Alors que les chaînes d’approvisionnement se tendent, la tentation de relocaliser ses achats va grandissant. Cela tombe bien, les consommateurs semblent très intéressés par cette offre de proximité.

Nielsen a identifié 13 814 marques présentes en GMS qui peuvent être qualifiées de locales. Ici, le centre E.Leclerc de Bain-de-Bretagne (Ille-et-Vilaine) à l'occasion ...
Nielsen a identifié 13 814 marques présentes en GMS qui peuvent être qualifiées de locales. Ici, le centre E.Leclerc de Bain-de-Bretagne (Ille-et-Vilaine) à l'occasion d'une opération sur les produits locaux en 2020.
© E. Leclerc

La succession de crises alimentaires des années 2000 et la notion de patriotisme économique en période de crise ont renforcé l’idée que le local est bénéfique pour la santé, pour l’environnement et pour l’emploi.

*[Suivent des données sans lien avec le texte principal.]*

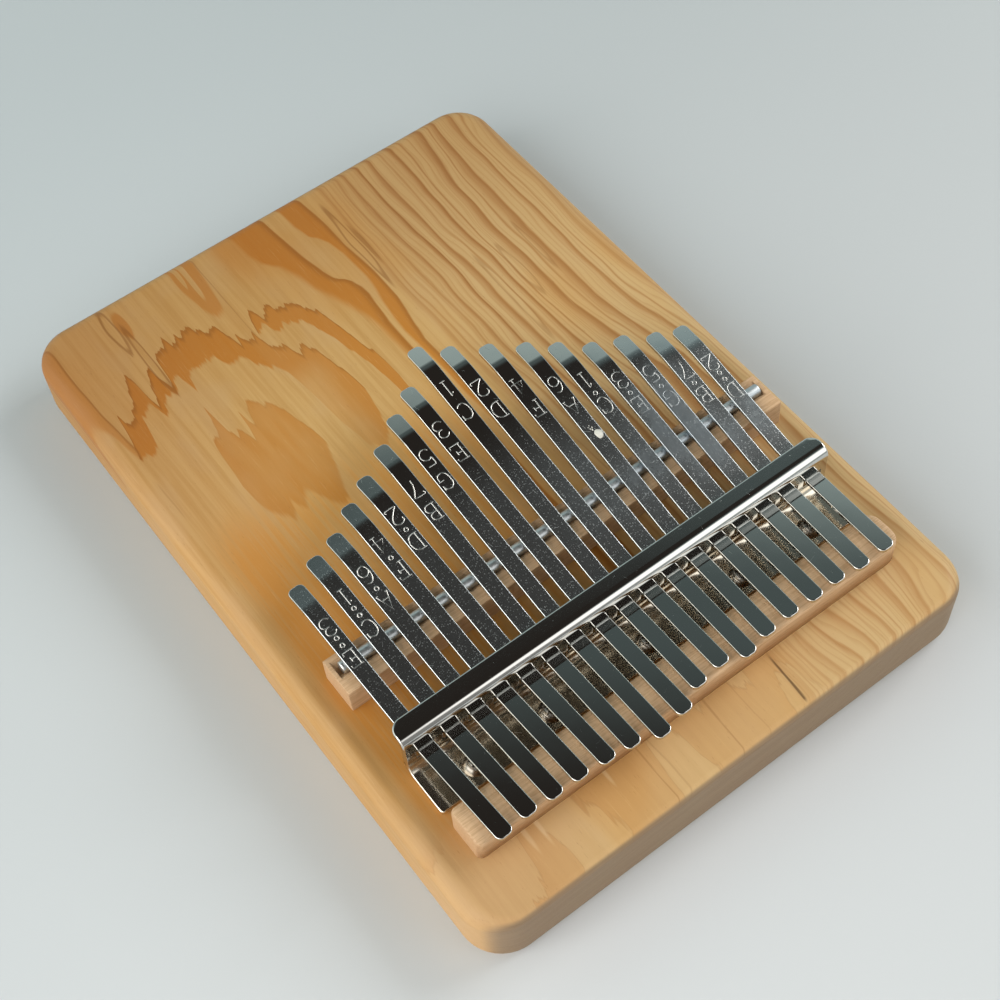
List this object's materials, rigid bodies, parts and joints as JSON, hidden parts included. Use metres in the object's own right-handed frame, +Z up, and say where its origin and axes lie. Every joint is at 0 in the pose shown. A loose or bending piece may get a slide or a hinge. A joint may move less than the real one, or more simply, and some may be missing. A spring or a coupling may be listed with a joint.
{
  "type": "thumb piano",
  "caption": "Flat wooden board thumb piano with a fan of plated steel keys held by a bent metal bracket between a saddle rod and a rear bridge.",
  "frame": {"origin": "centre of the board's underside", "axes": "+X across the keys from the first to the last, +Y along the keys from their tails to their tips, +Z up out of the board's face"},
  "size_m": [0.134, 0.19, 0.0349],
  "materials": {
    "board_wood": "satin oiled softwood",
    "bridge_wood": "bare sanded hardwood",
    "rod_steel": "bright plated",
    "bracket_plating": "bright plated",
    "screw_steel": "bright plated",
    "key_plating": "bright plated with fine scratches"
  },
  "bodies": {
    "base": {"board": "board_wood", "saddle": "bridge_wood", "saddle_rod": "rod_steel", "rear_bridge": "bridge_wood", "bracket": "bracket_plating", "screw_1": "screw_steel", "screw_2": "screw_steel", "screw_3": "screw_steel", "screw_4": "screw_steel", "screw_5": "screw_steel"},
    "shank_body_01": {"shank_01": "key_plating"},
    "tongue_body_01": {"tongue_01": "key_plating"},
    "shank_body_02": {"shank_02": "key_plating"},
    "tongue_body_02": {"tongue_02": "key_plating"},
    "shank_body_03": {"shank_03": "key_plating"},
    "tongue_body_03": {"tongue_03": "key_plating"},
    "shank_body_04": {"shank_04": "key_plating"},
    "tongue_body_04": {"tongue_04": "key_plating"},
    "shank_body_05": {"shank_05": "key_plating"},
    "tongue_body_05": {"tongue_05": "key_plating"},
    "shank_body_06": {"shank_06": "key_plating"},
    "tongue_body_06": {"tongue_06": "key_plating"},
    "shank_body_07": {"shank_07": "key_plating"},
    "tongue_body_07": {"tongue_07": "key_plating"},
    "shank_body_08": {"shank_08": "key_plating"},
    "tongue_body_08": {"tongue_08": "key_plating"},
    "shank_body_09": {"shank_09": "key_plating"},
    "tongue_body_09": {"tongue_09": "key_plating"},
    "shank_body_10": {"shank_10": "key_plating"},
    "tongue_body_10": {"tongue_10": "key_plating"},
    "shank_body_11": {"shank_11": "key_plating"},
    "tongue_body_11": {"tongue_11": "key_plating"},
    "shank_body_12": {"shank_12": "key_plating"},
    "tongue_body_12": {"tongue_12": "key_plating"},
    "shank_body_13": {"shank_13": "key_plating"},
    "tongue_body_13": {"tongue_13": "key_plating"},
    "shank_body_14": {"shank_14": "key_plating"},
    "tongue_body_14": {"tongue_14": "key_plating"},
    "shank_body_15": {"shank_15": "key_plating"},
    "tongue_body_15": {"tongue_15": "key_plating"},
    "shank_body_16": {"shank_16": "key_plating"},
    "tongue_body_16": {"tongue_16": "key_plating"},
    "shank_body_17": {"shank_17": "key_plating"},
    "tongue_body_17": {"tongue_17": "key_plating"}
  },
  "joints": [
    {"name": "tune_01", "type": "slide", "parent": "base", "child": "shank_body_01", "axis": [-0.0383, 0.998, 0.0499], "range_m": [-0.0012, 0.0012]},
    {"name": "pluck_01", "type": "hinge", "parent": "shank_body_01", "child": "tongue_body_01", "pos_m": [-0.05389, -0.02992, 0.02678], "axis": [0.9993, 0.0384, 0], "range_deg": [-4, 3], "stiffness_Nm_per_rad": 1.49},
    {"name": "tune_02", "type": "slide", "parent": "base", "child": "shank_body_02", "axis": [-0.0331, 0.9982, 0.0499], "range_m": [-0.0012, 0.0012]},
    {"name": "pluck_02", "type": "hinge", "parent": "shank_body_02", "child": "tongue_body_02", "pos_m": [-0.04698, -0.02991, 0.02678], "axis": [0.9995, 0.0332, 0], "range_deg": [-4, 3], "stiffness_Nm_per_rad": 1.28},
    {"name": "tune_03", "type": "slide", "parent": "base", "child": "shank_body_03", "axis": [-0.0314, 0.9983, 0.0499], "range_m": [-0.0012, 0.0012]},
    {"name": "pluck_03", "type": "hinge", "parent": "shank_body_03", "child": "tongue_body_03", "pos_m": [-0.04046, -0.02991, 0.02678], "axis": [0.9995, 0.0314, 0], "range_deg": [-4, 3], "stiffness_Nm_per_rad": 1.18},
    {"name": "tune_04", "type": "slide", "parent": "base", "child": "shank_body_04", "axis": [-0.0279, 0.9984, 0.0499], "range_m": [-0.0012, 0.0012]},
    {"name": "pluck_04", "type": "hinge", "parent": "shank_body_04", "child": "tongue_body_04", "pos_m": [-0.03379, -0.02991, 0.02678], "axis": [0.9996, 0.0279, 0], "range_deg": [-4, 3], "stiffness_Nm_per_rad": 1.02},
    {"name": "tune_05", "type": "slide", "parent": "base", "child": "shank_body_05", "axis": [-0.0261, 0.9984, 0.0499], "range_m": [-0.0012, 0.0012]},
    {"name": "pluck_05", "type": "hinge", "parent": "shank_body_05", "child": "tongue_body_05", "pos_m": [-0.02717, -0.02991, 0.02678], "axis": [0.9997, 0.0262, 0], "range_deg": [-4, 3], "stiffness_Nm_per_rad": 0.91},
    {"name": "tune_06", "type": "slide", "parent": "base", "child": "shank_body_06", "axis": [-0.0087, 0.9987, 0.0499], "range_m": [-0.0012, 0.0012]},
    {"name": "pluck_06", "type": "hinge", "parent": "shank_body_06", "child": "tongue_body_06", "pos_m": [-0.02016, -0.0299, 0.02678], "axis": [1, 0.0087, 0], "range_deg": [-4, 3], "stiffness_Nm_per_rad": 0.81},
    {"name": "tune_07", "type": "slide", "parent": "base", "child": "shank_body_07", "axis": [-0.0035, 0.9987, 0.0499], "range_m": [-0.0012, 0.0012]},
    {"name": "pluck_07", "type": "hinge", "parent": "shank_body_07", "child": "tongue_body_07", "pos_m": [-0.0136, -0.0299, 0.02678], "axis": [1, 0.0035, 0], "range_deg": [-4, 3], "stiffness_Nm_per_rad": 0.72},
    {"name": "tune_08", "type": "slide", "parent": "base", "child": "shank_body_08", "axis": [-0.0052, 0.9987, 0.0499], "range_m": [-0.0012, 0.0012]},
    {"name": "pluck_08", "type": "hinge", "parent": "shank_body_08", "child": "tongue_body_08", "pos_m": [-0.00691, -0.0299, 0.02678], "axis": [1, 0.0052, 0], "range_deg": [-4, 3], "stiffness_Nm_per_rad": 0.66},
    {"name": "tune_09", "type": "slide", "parent": "base", "child": "shank_body_09", "axis": [0.007, 0.9987, 0.0499], "range_m": [-0.0012, 0.0012]},
    {"name": "pluck_09", "type": "hinge", "parent": "shank_body_09", "child": "tongue_body_09", "pos_m": [-0.00003, -0.0299, 0.02678], "axis": [1, -0.007, 0], "range_deg": [-4, 3], "stiffness_Nm_per_rad": 0.57},
    {"name": "tune_10", "type": "slide", "parent": "base", "child": "shank_body_10", "axis": [0.0017, 0.9988, 0.0499], "range_m": [-0.0012, 0.0012]},
    {"name": "pluck_10", "type": "hinge", "parent": "shank_body_10", "child": "tongue_body_10", "pos_m": [0.00642, -0.0299, 0.02678], "axis": [1, -0.0017, 0], "range_deg": [-4, 3], "stiffness_Nm_per_rad": 0.61},
    {"name": "tune_11", "type": "slide", "parent": "base", "child": "shank_body_11", "axis": [0.0192, 0.9986, 0.0499], "range_m": [-0.0012, 0.0012]},
    {"name": "pluck_11", "type": "hinge", "parent": "shank_body_11", "child": "tongue_body_11", "pos_m": [0.01329, -0.0299, 0.02678], "axis": [0.9998, -0.0192, 0], "range_deg": [-4, 3], "stiffness_Nm_per_rad": 0.68},
    {"name": "tune_12", "type": "slide", "parent": "base", "child": "shank_body_12", "axis": [0.0296, 0.9983, 0.0499], "range_m": [-0.0012, 0.0012]},
    {"name": "pluck_12", "type": "hinge", "parent": "shank_body_12", "child": "tongue_body_12", "pos_m": [0.02017, -0.02991, 0.02678], "axis": [0.9996, -0.0297, 0], "range_deg": [-4, 3], "stiffness_Nm_per_rad": 0.75},
    {"name": "tune_13", "type": "slide", "parent": "base", "child": "shank_body_13", "axis": [0.0227, 0.9985, 0.0499], "range_m": [-0.0012, 0.0012]},
    {"name": "pluck_13", "type": "hinge", "parent": "shank_body_13", "child": "tongue_body_13", "pos_m": [0.02658, -0.02991, 0.02678], "axis": [0.9997, -0.0227, 0], "range_deg": [-4, 3], "stiffness_Nm_per_rad": 0.84},
    {"name": "tune_14", "type": "slide", "parent": "base", "child": "shank_body_14", "axis": [0.0209, 0.9985, 0.0499], "range_m": [-0.0012, 0.0012]},
    {"name": "pluck_14", "type": "hinge", "parent": "shank_body_14", "child": "tongue_body_14", "pos_m": [0.03322, -0.02991, 0.02678], "axis": [0.9998, -0.0209, 0], "range_deg": [-4, 3], "stiffness_Nm_per_rad": 0.96},
    {"name": "tune_15", "type": "slide", "parent": "base", "child": "shank_body_15", "axis": [0.0279, 0.9984, 0.0499], "range_m": [-0.0012, 0.0012]},
    {"name": "pluck_15", "type": "hinge", "parent": "shank_body_15", "child": "tongue_body_15", "pos_m": [0.04007, -0.02991, 0.02678], "axis": [0.9996, -0.0279, 0], "range_deg": [-4, 3], "stiffness_Nm_per_rad": 1.06},
    {"name": "tune_16", "type": "slide", "parent": "base", "child": "shank_body_16", "axis": [0.0331, 0.9982, 0.0499], "range_m": [-0.0012, 0.0012]},
    {"name": "pluck_16", "type": "hinge", "parent": "shank_body_16", "child": "tongue_body_16", "pos_m": [0.04683, -0.02991, 0.02678], "axis": [0.9995, -0.0332, 0], "range_deg": [-4, 3], "stiffness_Nm_per_rad": 1.21},
    {"name": "tune_17", "type": "slide", "parent": "base", "child": "shank_body_17", "axis": [0.0209, 0.9985, 0.0499], "range_m": [-0.0012, 0.0012]},
    {"name": "pluck_17", "type": "hinge", "parent": "shank_body_17", "child": "tongue_body_17", "pos_m": [0.05336, -0.02991, 0.02678], "axis": [0.9998, -0.0209, 0], "range_deg": [-4, 3], "stiffness_Nm_per_rad": 1.33}
  ]
}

Lors du dernier Carrefour des fournisseurs de l’industrie agroalimentaire (CFIA) de Rennes en mars, une matinée « ingrédients-PAI » ayant pour thème « Le local, un pari gagnant ? » l’a clairement montré.

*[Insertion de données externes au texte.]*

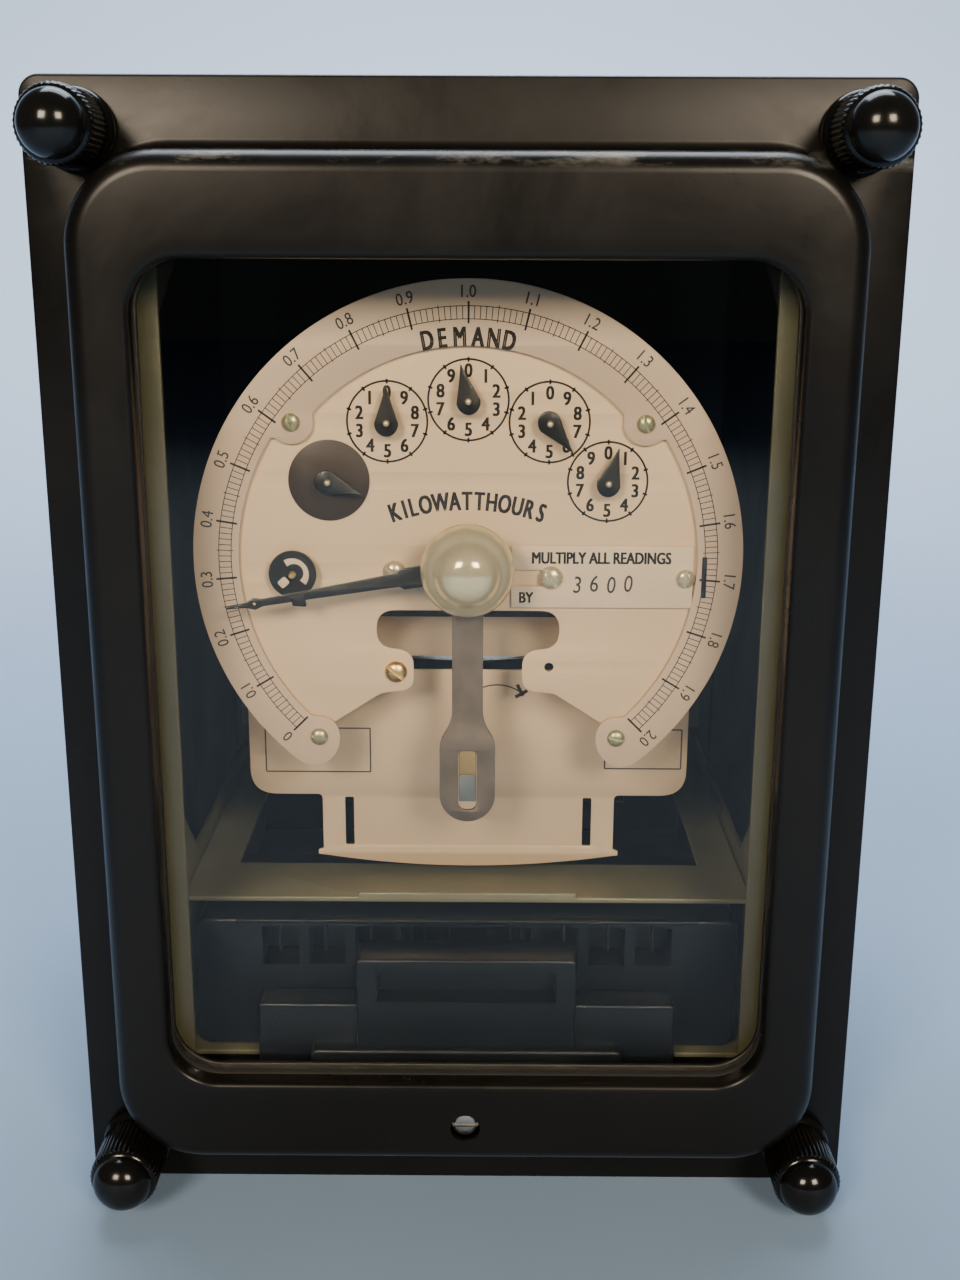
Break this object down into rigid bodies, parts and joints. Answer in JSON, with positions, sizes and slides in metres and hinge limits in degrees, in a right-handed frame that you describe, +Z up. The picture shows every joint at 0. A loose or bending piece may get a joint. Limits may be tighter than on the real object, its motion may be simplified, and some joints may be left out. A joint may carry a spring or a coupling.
{
  "type": "analog dial electric meter",
  "caption": "Switchboard watthour demand meter: black steel case with windowed cover on thumb nuts, register dials, demand scale, pointer and an induction disk drive.",
  "frame": {"origin": "middle of the width and of the whole depth, on the line that the case and cover flange stand on", "axes": "+X to the right seen from the front, +Y from the window to the rear terminals, +Z up"},
  "size_m": [0.1684, 0.1932, 0.235],
  "materials": {
    "black_paint": "satin black baked enamel over pressed steel",
    "case_paint": "satin black enamel, slightly duller than the cover",
    "black_moulding": "moulded black phenolic",
    "knob_moulding": "knurled black thumb nuts, polished domes",
    "rail_paint": "pale greenish cream enamel",
    "plate_white": "warm white printed dial enamel on sheet metal",
    "glass": "flat window glass",
    "rubber": "black gasket rubber",
    "nickel": "dull warm nickel plate",
    "steel": "plain machined steel",
    "zinc": "dull zinc plate",
    "brass": "machined brass",
    "aluminium": "cast and sheet aluminium",
    "copper": "enamelled copper winding",
    "lamination": "blued silicon steel laminations",
    "pointer_black": "matt black lacquer"
  },
  "bodies": {
    "case": {"cover_gasket": "rubber", "drag_magnet": "zinc", "timing_motor": "steel", "cover_stud_top_left": "steel", "cover_stud_top_right": "steel", "cover_stud_bottom_left": "steel", "cover_stud_bottom_right": "steel", "case_shell": "case_paint", "rear_terminal_block": "black_moulding", "case_contact_block": "black_moulding", "cradle_contact_block": "black_moulding", "connection_plug": "black_moulding", "cradle_side_left": "rail_paint", "cradle_side_right": "rail_paint", "cradle_foot": "rail_paint", "cradle_shelf": "rail_paint", "cradle_top_bar": "rail_paint", "latch_bracket": "rail_paint", "meter_frame": "case_paint", "lower_bearing": "brass", "upper_bearing": "brass", "register_frame": "brass", "stator_core_left": "lamination", "stator_core_right": "lamination", "voltage_coil_left": "copper", "voltage_coil_right": "copper", "current_coil_left": "copper", "current_coil_right": "copper", "scale_plate": "plate_white", "dial_plate": "plate_white", "multiplier_card": "plate_white", "nameplate": "plate_white", "pivot_dome": "nickel"},
    "cover": {"cover_shell": "black_paint", "window_glass": "glass", "window_gasket": "rubber", "glass_retainer": "zinc"},
    "lock_screw": {"lock_screw": "steel"},
    "cradle_latch": {"cradle_latch": "steel"},
    "rotor": {"rotor_disk": "aluminium", "rotor_spindle": "steel"},
    "worm_wheel": {"worm_wheel_arbor": "brass"},
    "demand_pointer": {"demand_pointer": "pointer_black"},
    "reset_arm": {"reset_arm": "zinc"},
    "interval_indicator": {"interval_indicator": "pointer_black"},
    "thumb_nut_top_left": {"thumb_nut_top_left": "knob_moulding"},
    "thumb_nut_top_right": {"thumb_nut_top_right": "knob_moulding"},
    "thumb_nut_bottom_left": {"thumb_nut_bottom_left": "knob_moulding"},
    "thumb_nut_bottom_right": {"thumb_nut_bottom_right": "knob_moulding"},
    "ten_thousands_dial": {"ten_thousands_arbor": "brass", "ten_thousands_pointer": "pointer_black"},
    "thousands_dial": {"thousands_arbor": "brass", "thousands_pointer": "pointer_black"},
    "hundreds_dial": {"hundreds_arbor": "brass", "hundreds_pointer": "pointer_black"},
    "tens_dial": {"tens_arbor": "brass", "tens_pointer": "pointer_black"},
    "units_dial": {"units_arbor": "brass", "units_pointer": "pointer_black"}
  },
  "joints": [
    {"name": "cover_removal", "type": "slide", "parent": "case", "child": "cover", "axis": [0, -1, 0], "range_m": [0, 0.08]},
    {"name": "nut_top_left_turn", "type": "hinge", "parent": "cover", "child": "thumb_nut_top_left", "pos_m": [-0.0735, -0.08485, 0.225], "axis": [0, 1, 0], "continuous": true},
    {"name": "nut_top_right_turn", "type": "hinge", "parent": "cover", "child": "thumb_nut_top_right", "pos_m": [0.0735, -0.08485, 0.225], "axis": [0, 1, 0], "continuous": true},
    {"name": "nut_bottom_left_turn", "type": "hinge", "parent": "cover", "child": "thumb_nut_bottom_left", "pos_m": [-0.0735, -0.08485, 0.01], "axis": [0, 1, 0], "continuous": true},
    {"name": "nut_bottom_right_turn", "type": "hinge", "parent": "cover", "child": "thumb_nut_bottom_right", "pos_m": [0.0735, -0.08485, 0.01], "axis": [0, 1, 0], "continuous": true},
    {"name": "lock_screw_turn", "type": "hinge", "parent": "cover", "child": "lock_screw", "pos_m": [0, -0.08685, 0.0226], "axis": [0, 1, 0], "range_deg": [0, 90]},
    {"name": "latch_lever", "type": "hinge", "parent": "case", "child": "cradle_latch", "pos_m": [0, -0.05185, 0.2076], "axis": [1, 0, 0], "range_deg": [0, 70]},
    {"name": "rotor_spin", "type": "hinge", "parent": "case", "child": "rotor", "pos_m": [0, 0.00315, 0.113], "axis": [0, 0, 1], "continuous": true},
    {"name": "worm_wheel_turn", "type": "hinge", "parent": "case", "child": "worm_wheel", "pos_m": [0.01565, -0.01485, 0.14577], "axis": [0, 1, 0], "continuous": true},
    {"name": "units_dial_turn", "type": "hinge", "parent": "case", "child": "units_dial", "pos_m": [0.0291, -0.04985, 0.1568], "axis": [0, 1, 0], "continuous": true},
    {"name": "tens_dial_turn", "type": "hinge", "parent": "case", "child": "tens_dial", "pos_m": [0.0168, -0.04985, 0.1691], "axis": [0, 1, 0], "continuous": true},
    {"name": "hundreds_dial_turn", "type": "hinge", "parent": "case", "child": "hundreds_dial", "pos_m": [0, -0.04985, 0.1736], "axis": [0, 1, 0], "continuous": true},
    {"name": "thousands_dial_turn", "type": "hinge", "parent": "case", "child": "thousands_dial", "pos_m": [-0.0168, -0.04985, 0.1691], "axis": [0, 1, 0], "continuous": true},
    {"name": "ten_thousands_dial_turn", "type": "hinge", "parent": "case", "child": "ten_thousands_dial", "pos_m": [-0.0291, -0.04985, 0.1568], "axis": [0, 1, 0], "continuous": true},
    {"name": "demand_pointer_sweep", "type": "hinge", "parent": "case", "child": "demand_pointer", "pos_m": [0, -0.06785, 0.14], "axis": [0, 1, 0], "range_deg": [-35, 235]},
    {"name": "reset_arm_swing", "type": "hinge", "parent": "case", "child": "reset_arm", "pos_m": [0, -0.06485, 0.14], "axis": [0, 1, 0], "range_deg": [-30, 30]},
    {"name": "interval_indicator_turn", "type": "hinge", "parent": "case", "child": "interval_indicator", "pos_m": [-0.037, -0.04485, 0.1372], "axis": [0, 1, 0], "continuous": true}
  ],
  "couplings": [
    {"joint": "worm_wheel_turn", "follows": "rotor_spin", "ratio": -0.02},
    {"joint": "units_dial_turn", "follows": "rotor_spin", "ratio": 0.002},
    {"joint": "tens_dial_turn", "follows": "rotor_spin", "ratio": -0.0002},
    {"joint": "hundreds_dial_turn", "follows": "rotor_spin", "ratio": 0.00002},
    {"joint": "thousands_dial_turn", "follows": "rotor_spin", "ratio": -0.000002},
    {"joint": "ten_thousands_dial_turn", "follows": "rotor_spin", "ratio": 0.0000002}
  ]
}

« À partir des données en sortie de caisse des distributeurs, nous avons observé que 73 % des clients considèrent le local comme une donnée très importante », explique Tarek Louadj, consultant analytique senior à Nielsen IQ. Bien qu’il ne soit pas normé, le local répond à des valeurs partagées par tous (environnement, social, transparence). Il s’impose comme une valeur refuge où l’on se rassure sans crainte. Le bio était jusqu’à présent cette première valeur refuge. Mais ses ventes s’effritent.

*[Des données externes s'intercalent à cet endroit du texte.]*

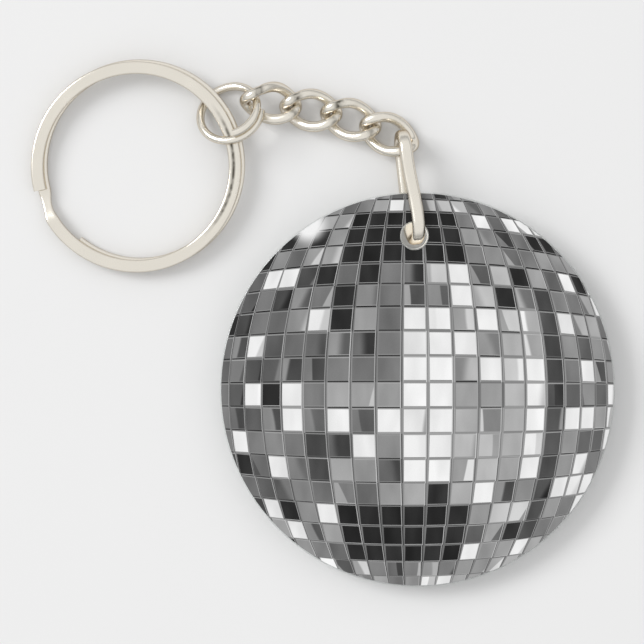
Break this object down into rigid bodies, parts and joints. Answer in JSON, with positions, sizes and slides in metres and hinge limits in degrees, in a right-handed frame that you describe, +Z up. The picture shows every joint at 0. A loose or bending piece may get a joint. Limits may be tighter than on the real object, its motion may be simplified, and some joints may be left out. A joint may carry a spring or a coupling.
{
  "type": "key ring with chain and printed charm",
  "caption": "Split ring joined by a jump ring and a short curb chain to a flat round clear acrylic charm, printed with a grey mirror-ball picture.",
  "frame": {"origin": "middle of the whole outline, on the surface that the key ring lies on", "axes": "+X from the split ring towards the charm, +Y from the charm towards the chain, +Z up off the surface, out of the charm's printed face"},
  "size_m": [0.0753, 0.0681, 0.0058],
  "materials": {
    "ring_nickel": "nickel plated, slightly brushed",
    "chain_nickel": "nickel plated, polished",
    "clear_acrylic": "clear, polished edge",
    "white_ink": "satin printed ink",
    "picture_ink": "glossy printed ink"
  },
  "bodies": {
    "split_ring": {"split_ring": "ring_nickel"},
    "jump_ring": {"jump_ring": "chain_nickel"},
    "link_1": {"chain_link_1": "chain_nickel"},
    "link_2": {"chain_link_2": "chain_nickel"},
    "link_3": {"chain_link_3": "chain_nickel"},
    "link_4": {"chain_link_4": "chain_nickel"},
    "connector": {"connector_loop": "chain_nickel"},
    "charm": {"acrylic_disc": "clear_acrylic", "white_base_print": "white_ink", "picture_print": "picture_ink"}
  },
  "joints": [
    {"name": "jump_ring_travel", "type": "hinge", "parent": "split_ring", "child": "jump_ring", "pos_m": [-0.02383, 0.02019, 0.00174], "axis": [-0.0424, -0.0439, 0.9981], "continuous": true},
    {"name": "link_1_swing", "type": "hinge", "parent": "jump_ring", "child": "link_1", "pos_m": [-0.00856, 0.0287, 0.00324], "axis": [-0.2649, 0.7668, -0.5846], "range_deg": [-50, 50]},
    {"name": "link_2_swing", "type": "hinge", "parent": "link_1", "child": "link_2", "pos_m": [-0.00352, 0.02795, 0.00175], "axis": [0.0596, -0.8257, 0.561], "range_deg": [-25, 40]},
    {"name": "link_3_swing", "type": "hinge", "parent": "link_2", "child": "link_3", "pos_m": [0.00171, 0.0269, 0.00165], "axis": [0.0893, 0.7299, -0.6777], "range_deg": [-40, 25]},
    {"name": "link_4_swing", "type": "hinge", "parent": "link_3", "child": "link_4", "pos_m": [0.00675, 0.02517, 0.00152], "axis": [-0.1818, -0.6619, 0.7272], "range_deg": [-25, 40]},
    {"name": "connector_swing", "type": "hinge", "parent": "link_4", "child": "connector", "pos_m": [0.00984, 0.02323, 0.00154], "axis": [0, 0, 1], "range_deg": [-10, 26]},
    {"name": "charm_swing", "type": "hinge", "parent": "connector", "child": "charm", "pos_m": [0.01183, 0.01116, 0.00278], "axis": [0, -0.0262, 0.9997], "range_deg": [-15, 60]}
  ]
}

« 73 % des clients considèrent le local comme une donnée très importante »,
Tarek Louadj, consultant analytique senior à Nielsen IQ

Bio et/ou local

« Le poids du bio dans l’assortiment des GMS a baissé de 0,4 % au global entre 2019 et 2022, et le mouvement se poursuit : - 0,7 % en janvier 2023 par rapport à janvier 2020. Parmi les 14 000 consommateurs de notre panel, 54 % nous disent que le bio est trop cher (+2 %), 36 % qu’il n’est pas forcément meilleur (+1 %) et 27 % pas plus écologique (-2 %) », développe Tarek Louadj. La confiance a changé de camp, « 61 % des Français interrogés disent même préférer un produit local non bio qu’un produit bio non local », appuie Tarek Louadj.

Les produits locaux sont présents avant tout dans le frais non laitier – 9,7 % au début 2023 en hypermarchés et supermarchés (source Nielsen IQ) –, le frais laitier (6,1 %), les liquides/alcools (4,8 %), l’épicerie salée (4,7 %), etc. En hygiène/beauté, entretien, papier, le local ne pèse presque plus rien (moins de 1 %). C’est clairement l’univers des multinationales.

Est-ce que le consommateur voit le produit local de la même manière d’une région à l’autre ? Pour l’expliquer, Nielsen IQ a créé arbitrairement neuf régions pour mesurer le poids du local réalisé par les producteurs en grande distribution.

Une perception différente selon les régions

Il a défini le local par le niveau de chiffre d’affaires (50 % et plus) réalisé par une entreprise dans sa région d’origine. Nielsen a identifié 13 814 marques présentes en GMS qui correspondent à son analyse et qui peuvent être qualifiées de locales. « Elles représentent 57 % des marques en GMS, mais ne pèsent que 5 % (2,96 milliards d’euros) du chiffre d’affaires réalisé des magasins dans leur catégorie », explique Hugo Le Taillendier, gestionnaire d’équipe analytique à Nielsen IQ. « Ce sont des marques qui ont vocation à être petites, voire très petites. Elles réalisent les trois quarts de leur chiffre d’affaires dans leur région d’origine », précise-t-il.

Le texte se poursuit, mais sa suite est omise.